** start of DATA PROVIDED **
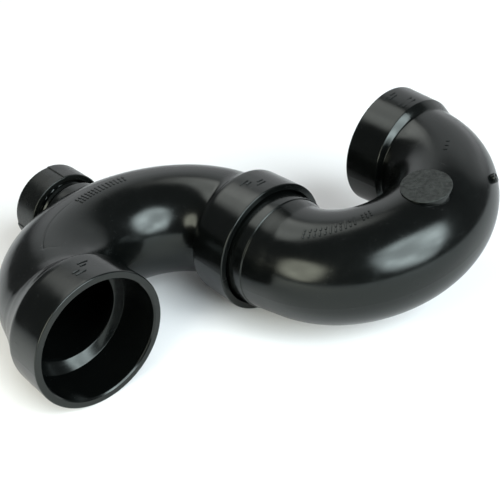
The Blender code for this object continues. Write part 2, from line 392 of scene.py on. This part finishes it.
def closed_profile(outside, inside):
    """Rounded and evenly spaced points, and how many of them lie on the outside."""
    corners = outside + inside
    line = rounded(corners, closed=True)
    points = spaced(line, ALONG, closed=True)
    turn = Vector(inside[0][:2])
    outside_count = min(range(len(points)), key=lambda k: (points[k] - turn).length)
    return points, outside_count


def with_rings_at(points, outside_count, distances):
    """Extra rings on the outside of the tube, for narrow marks across it."""
    out = list(points[:outside_count])
    for distance in distances:
        at = next(k for k in range(1, len(out)) if out[k].x > distance)
        before, after = out[at - 1], out[at]
        out.insert(at, before.lerp(after, (distance - before.x) / (after.x - before.x)))
    return out + list(points[outside_count:]), len(out)


def neck_profile():
    corners = [
        (NECK_BASE, NECK_FLARE_RADIUS, 0),
        (NECK_FLARE_TOP - 3.2 * MM, NECK_FLARE_RADIUS, 1.0 * MM),
        (NECK_FLARE_TOP - 0.6 * MM, NECK_ROOT_RADIUS, 2.4 * MM),
        (THREAD_START - 0.2 * MM, NECK_ROOT_RADIUS, 0),
    ]
    line = spaced(rounded(corners), 0.6 * MM)
    rows = round((THREAD_STOP - THREAD_START) / THREAD_PITCH * THREAD_ROWS)
    step = (THREAD_STOP - THREAD_START) / rows
    line += [Vector((THREAD_START + step * k, NECK_ROOT_RADIUS)) for k in range(rows + 1)]
    end = [
        (THREAD_STOP + 0.1 * MM, NECK_ROOT_RADIUS, 0),
        (NECK_END, NECK_ROOT_RADIUS, 0.35 * MM),
        (NECK_END, 1 * MM, 0),
    ]
    return line + rounded(end)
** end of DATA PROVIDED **
EXERCISE REQUIREMENTS
Return only the lines from the beginning of the material up to and including the line with "return points, outside_count", exactly as written.

OUTPUT BELOW
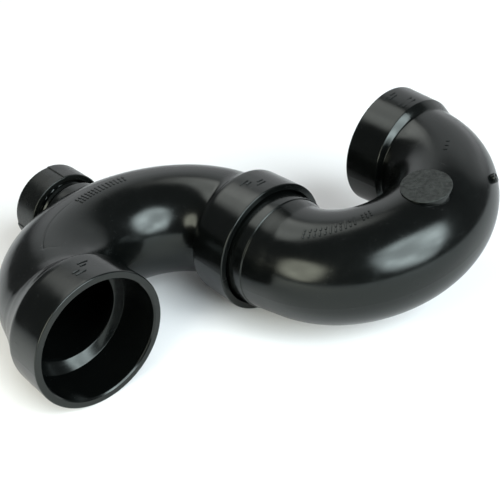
The Blender code for this object continues. Write part 2, from line 392 of scene.py on. This part finishes it.
def closed_profile(outside, inside):
    """Rounded and evenly spaced points, and how many of them lie on the outside."""
    corners = outside + inside
    line = rounded(corners, closed=True)
    points = spaced(line, ALONG, closed=True)
    turn = Vector(inside[0][:2])
    outside_count = min(range(len(points)), key=lambda k: (points[k] - turn).length)
    return points, outside_count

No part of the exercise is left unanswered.